Nine-tenths of all the produce for this rail road will be furnished at Sringfield and New Berlin, as all the counties but Macoupin will centre their produce at those points. In estimating therefore the value of freights, the
sum assumed for transportation from Springfield has been applied to all the products
estimated to pass over the road. A price, however, has been assumed so low as to
leave no doubt that the average will fully equal, if not exceed it.

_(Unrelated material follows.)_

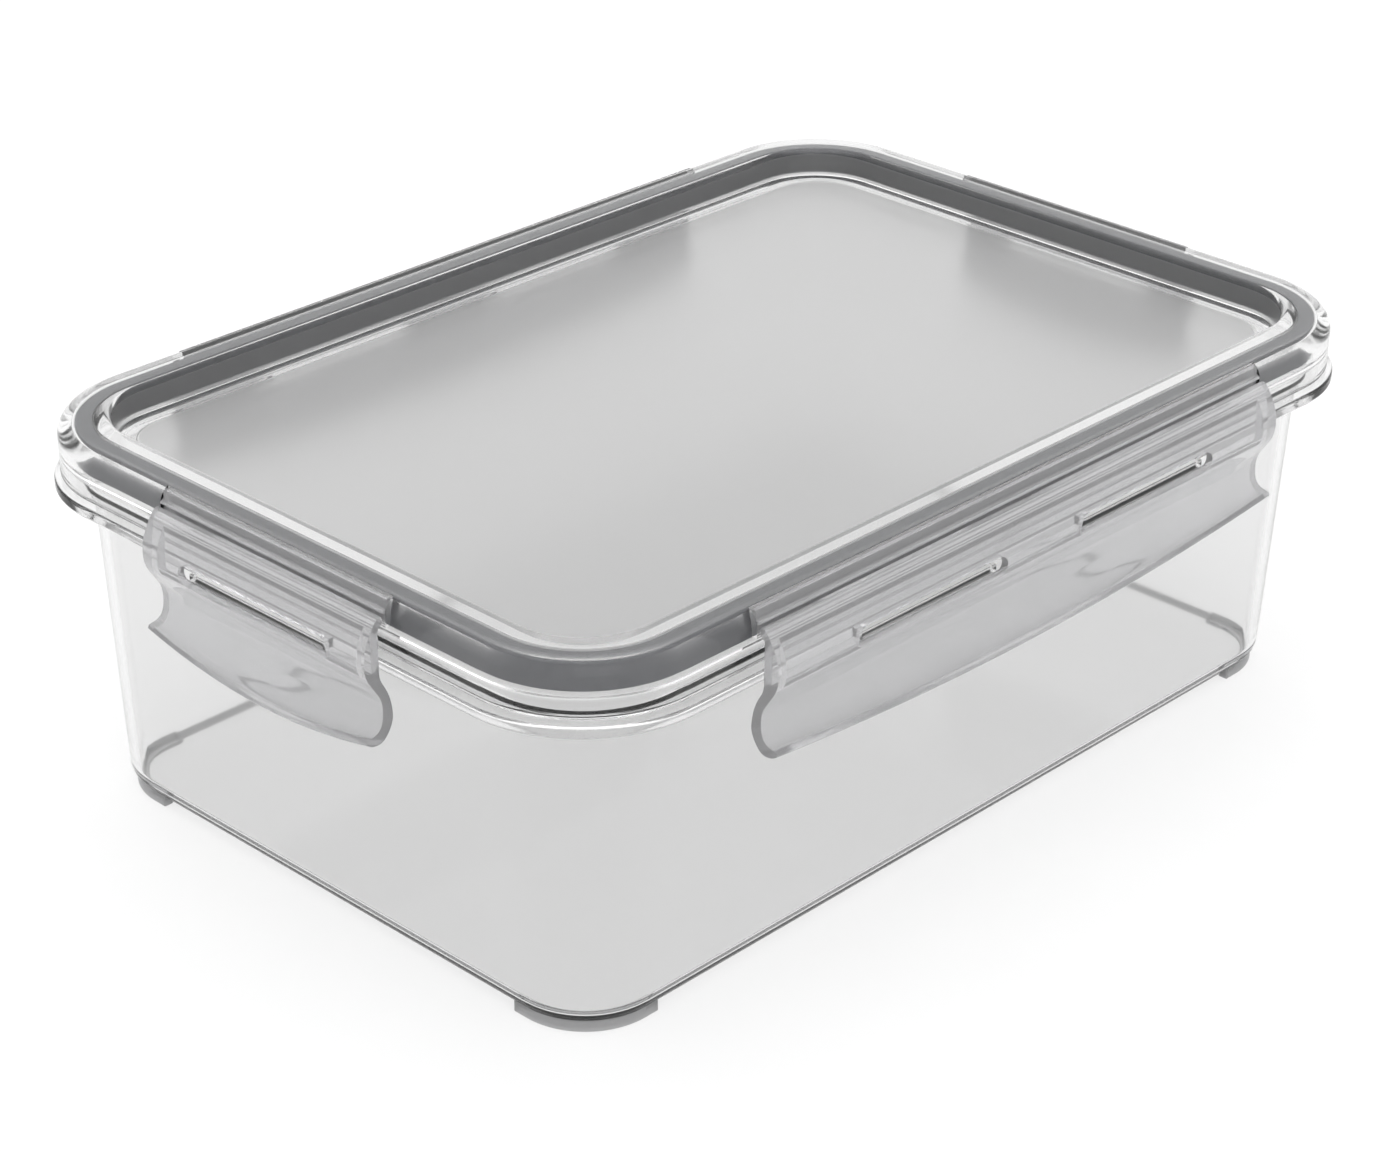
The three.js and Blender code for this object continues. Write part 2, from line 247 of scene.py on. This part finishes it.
open_inset = 20
foot_height = 1.0
wall = 1.8
wall_top_inset = 7
draft = 0.05
base_fillet = 4.5
flange_under = 66.2
flange_top = 68.6
upstand_inset = 5.4
rim_top = tub_high[2] / mm


def wall_inset(height):
    return wall_top_inset + draft * (flange_under - height)


def smooth(angle=35):
    """Shades the active object smooth, with flat faces kept flat."""
    bpy.ops.object.mode_set(mode="OBJECT")
    bpy.ops.object.shade_smooth_by_angle(angle=math.radians(angle))
    apply_modifier("WEIGHTED_NORMAL", weight=90, keep_sharp=True)


tub = carry_round("tub_shell", [
    (open_inset, foot_height, 0),
    (wall_inset(foot_height), foot_height, base_fillet),
    (wall_inset(flange_under), flange_under, 0.8),
    (0, flange_under, 0.7),
    (0, flange_top, 0.7),
    (upstand_inset, flange_top, 0.6),
    (upstand_inset, rim_top, 0.6),
    (upstand_inset + wall, rim_top, 0.6),
    (upstand_inset + wall, flange_top + 0.4, 1.2),
    (wall_inset(flange_under) + wall, flange_under - 0.6, 1.2),
    (wall_inset(foot_height + wall) + wall, foot_height + wall, base_fillet - wall),
    (open_inset, foot_height + wall, 0),
])
fill_level(foot_height * mm)
fill_level((foot_height + wall) * mm)
bpy.ops.mesh.select_all(action="SELECT")
bpy.ops.mesh.normals_make_consistent(inside=False)
smooth()


def bar(name, section, length, steps=1):
    """A bar along X with a section of (outwards, height, rounding) points in millimetres,
    drawn with the flange edge at Y = 0."""
    points = [((-length / 2 * mm, out * mm, height * mm), rounding * mm)
              for out, height, rounding in section]
    made = draw_outline(name, points, closed=True)
    bpy.ops.mesh.edge_face_add()
    for _ in range(steps):
        step = (length / steps * mm, 0, 0)
        bpy.ops.mesh.extrude_region_move(TRANSFORM_OT_translate={"value": step})
    bpy.ops.mesh.select_all(action="SELECT")
    bpy.ops.mesh.normals_make_consistent(inside=False)
    bpy.ops.object.mode_set(mode="OBJECT")
    return made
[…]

If the rail road should, therefore, be completed in 1850 the following results might
be anticipated:
Transportation of 1,206,628 bushels of Wheat and Corn at 6½ cts.[cents] per bushel, |
$75,441 25 |
98,717 head of hogs at an average weight of 200 lbs.[pounds] would yield at 25 cts. per cwt.[hundredweight] |
49,358 00 |
The amount now paid in the above counties for bringing supplies from the river, estima- ted from the actual amounts paid in Spring- field, and at the actnal cost of transporta- tion from the river to Springfield is $74,180. We estimate the rail road rates at one- third the common rates, and find that bring ing the necessary supplies for the above counties will yield to the rail road. |
24,726 66 |
We estimate that 30 passengers will travel over the road each day for 300 days in the year, which at $2 cach will produce, |
18,000 00 |
Producing for 1850, | $167,498 91 |
The estimated cost of the road is $800,000. | |
The annnal interest on this sum at 6 per ct. | 48 000 00 |
Leaving a balance of | $119,498 00 |
or nearly fifteen per cent. on the estimated cost to keep the road, fixtures, engines, &c.[etc], in repair, and to pay the costs of running trains and furnishing necessary materials.

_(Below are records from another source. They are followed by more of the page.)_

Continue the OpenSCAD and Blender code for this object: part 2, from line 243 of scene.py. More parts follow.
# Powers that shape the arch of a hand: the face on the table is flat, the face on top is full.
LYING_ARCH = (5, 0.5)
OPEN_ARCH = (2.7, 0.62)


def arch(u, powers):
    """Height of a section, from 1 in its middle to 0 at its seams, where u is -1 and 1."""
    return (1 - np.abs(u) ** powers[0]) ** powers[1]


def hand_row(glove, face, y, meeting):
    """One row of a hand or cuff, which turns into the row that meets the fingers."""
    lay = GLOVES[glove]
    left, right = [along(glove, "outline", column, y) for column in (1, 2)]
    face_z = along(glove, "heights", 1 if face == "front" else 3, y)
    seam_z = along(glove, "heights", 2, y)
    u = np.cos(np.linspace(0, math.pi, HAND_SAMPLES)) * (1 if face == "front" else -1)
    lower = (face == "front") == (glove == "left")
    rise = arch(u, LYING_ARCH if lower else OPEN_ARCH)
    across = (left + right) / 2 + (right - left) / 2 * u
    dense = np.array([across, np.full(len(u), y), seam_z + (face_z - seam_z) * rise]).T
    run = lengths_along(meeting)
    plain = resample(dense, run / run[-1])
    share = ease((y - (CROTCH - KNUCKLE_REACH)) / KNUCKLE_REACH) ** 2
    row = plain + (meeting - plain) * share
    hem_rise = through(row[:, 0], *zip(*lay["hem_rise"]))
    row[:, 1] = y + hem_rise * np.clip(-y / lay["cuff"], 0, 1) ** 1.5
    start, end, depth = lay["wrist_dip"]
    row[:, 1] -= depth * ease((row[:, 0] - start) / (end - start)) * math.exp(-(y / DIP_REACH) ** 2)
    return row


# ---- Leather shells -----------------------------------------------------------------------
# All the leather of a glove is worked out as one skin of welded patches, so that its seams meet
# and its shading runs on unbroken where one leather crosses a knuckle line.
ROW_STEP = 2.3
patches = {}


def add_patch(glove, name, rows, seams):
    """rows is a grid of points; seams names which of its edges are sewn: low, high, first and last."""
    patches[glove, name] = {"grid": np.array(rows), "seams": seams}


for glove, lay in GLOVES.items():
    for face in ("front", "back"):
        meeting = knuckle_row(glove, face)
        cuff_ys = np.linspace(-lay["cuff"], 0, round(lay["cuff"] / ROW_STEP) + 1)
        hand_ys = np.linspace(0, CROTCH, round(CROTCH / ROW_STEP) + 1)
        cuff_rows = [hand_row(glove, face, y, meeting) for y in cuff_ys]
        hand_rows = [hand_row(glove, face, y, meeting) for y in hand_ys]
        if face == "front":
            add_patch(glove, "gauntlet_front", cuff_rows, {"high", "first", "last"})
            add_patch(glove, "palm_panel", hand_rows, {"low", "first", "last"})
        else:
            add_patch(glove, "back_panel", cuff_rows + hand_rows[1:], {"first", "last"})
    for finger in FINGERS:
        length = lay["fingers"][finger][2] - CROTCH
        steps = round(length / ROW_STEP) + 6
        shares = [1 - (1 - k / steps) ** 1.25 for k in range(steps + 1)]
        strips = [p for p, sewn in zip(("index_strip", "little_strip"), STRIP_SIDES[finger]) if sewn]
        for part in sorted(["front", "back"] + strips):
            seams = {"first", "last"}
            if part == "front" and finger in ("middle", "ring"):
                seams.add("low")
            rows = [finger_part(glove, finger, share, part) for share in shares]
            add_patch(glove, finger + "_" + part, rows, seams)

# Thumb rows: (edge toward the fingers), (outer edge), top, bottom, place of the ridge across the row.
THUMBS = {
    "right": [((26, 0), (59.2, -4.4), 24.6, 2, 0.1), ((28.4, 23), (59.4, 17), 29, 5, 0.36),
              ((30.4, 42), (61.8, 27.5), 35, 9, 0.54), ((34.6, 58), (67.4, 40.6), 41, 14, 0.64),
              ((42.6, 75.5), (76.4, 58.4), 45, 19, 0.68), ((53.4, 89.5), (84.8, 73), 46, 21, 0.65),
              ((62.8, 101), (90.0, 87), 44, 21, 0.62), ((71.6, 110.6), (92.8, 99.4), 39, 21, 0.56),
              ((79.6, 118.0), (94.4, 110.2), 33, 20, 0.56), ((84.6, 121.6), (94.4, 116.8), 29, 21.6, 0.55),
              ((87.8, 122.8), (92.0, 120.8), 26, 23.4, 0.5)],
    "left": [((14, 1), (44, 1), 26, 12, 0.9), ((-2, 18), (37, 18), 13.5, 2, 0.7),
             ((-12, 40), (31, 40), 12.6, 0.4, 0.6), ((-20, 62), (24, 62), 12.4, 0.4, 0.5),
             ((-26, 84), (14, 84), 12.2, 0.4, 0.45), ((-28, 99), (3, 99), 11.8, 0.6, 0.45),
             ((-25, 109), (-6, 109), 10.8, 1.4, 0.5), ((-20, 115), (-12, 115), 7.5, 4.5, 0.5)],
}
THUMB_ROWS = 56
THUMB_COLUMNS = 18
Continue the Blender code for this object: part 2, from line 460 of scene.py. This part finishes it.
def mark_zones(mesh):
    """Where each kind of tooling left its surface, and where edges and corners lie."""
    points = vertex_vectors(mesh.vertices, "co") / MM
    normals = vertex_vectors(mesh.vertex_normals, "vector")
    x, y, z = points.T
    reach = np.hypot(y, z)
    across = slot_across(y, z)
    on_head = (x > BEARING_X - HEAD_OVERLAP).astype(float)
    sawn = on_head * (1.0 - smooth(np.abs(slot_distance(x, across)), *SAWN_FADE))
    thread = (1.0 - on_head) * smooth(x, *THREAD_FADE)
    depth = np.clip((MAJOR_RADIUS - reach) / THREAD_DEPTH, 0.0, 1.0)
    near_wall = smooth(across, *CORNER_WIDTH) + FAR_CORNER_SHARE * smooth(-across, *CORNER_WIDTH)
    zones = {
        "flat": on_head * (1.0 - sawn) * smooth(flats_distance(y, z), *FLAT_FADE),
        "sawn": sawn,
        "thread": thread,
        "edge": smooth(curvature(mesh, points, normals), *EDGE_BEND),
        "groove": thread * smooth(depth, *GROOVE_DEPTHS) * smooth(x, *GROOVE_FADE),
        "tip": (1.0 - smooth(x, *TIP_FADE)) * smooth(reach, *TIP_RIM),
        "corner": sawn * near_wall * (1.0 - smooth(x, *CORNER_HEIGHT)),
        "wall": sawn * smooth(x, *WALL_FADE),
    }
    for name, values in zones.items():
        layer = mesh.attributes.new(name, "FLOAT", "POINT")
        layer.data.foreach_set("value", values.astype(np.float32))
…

We think this sum most ample, but whether it be too large or too small, we have not
now here the means of determining. Those who may be disposed in the East to take
stock in this company, will easily be able from the above estimates to arrive at tolerably
accurate conclusions. If that portion of this proposed road, between Springfield
and New Berlin, should continue in the hands of the present owners, or if some company,
other than the Alton and Springfield company should continue to control it, an additional
expenditure on that account will be required. The estimate of costs have been made
only for the sixty-five miles, from New Berlin to Alton. We think, as we have suggested
in another part of this report, that the whole of this great route will ultimately
get into the hands of one company, and that those who are really interested in prosecuting
to completion this grand scheme of improvement, will soon overcome the difficulty
arising from conflicting ownership and interests.
John Calhoun, | John T. Stuart, | |
A. Lincoln, | William Pickerell. | |
J. N. Brown, | J. Bunn, | |
P. P. Enos, | John Williams, | |
S. B. Opdycke, | Virgil Hickox. |
1Section fifty-three of the Internal Improvement Act called for the completion of all railroads contemplated between Quincy and the Wabash River.
2"An Act to Construct a Railroad from Alton, in Madison County, to Springfield, in
Sangamon County," 29 February 1847, Private and Special Laws of Illinois
(1847), 144-49.
3“An Act to Incorporate the Sangamon and Morgan Rail Road Company,” 1 March 1845,
Laws of Illinois (1845), 150-54.
Printed Document, 1 page(s), Sangamo Journal (Springfield, IL), 5 August 1847, 2:1-3.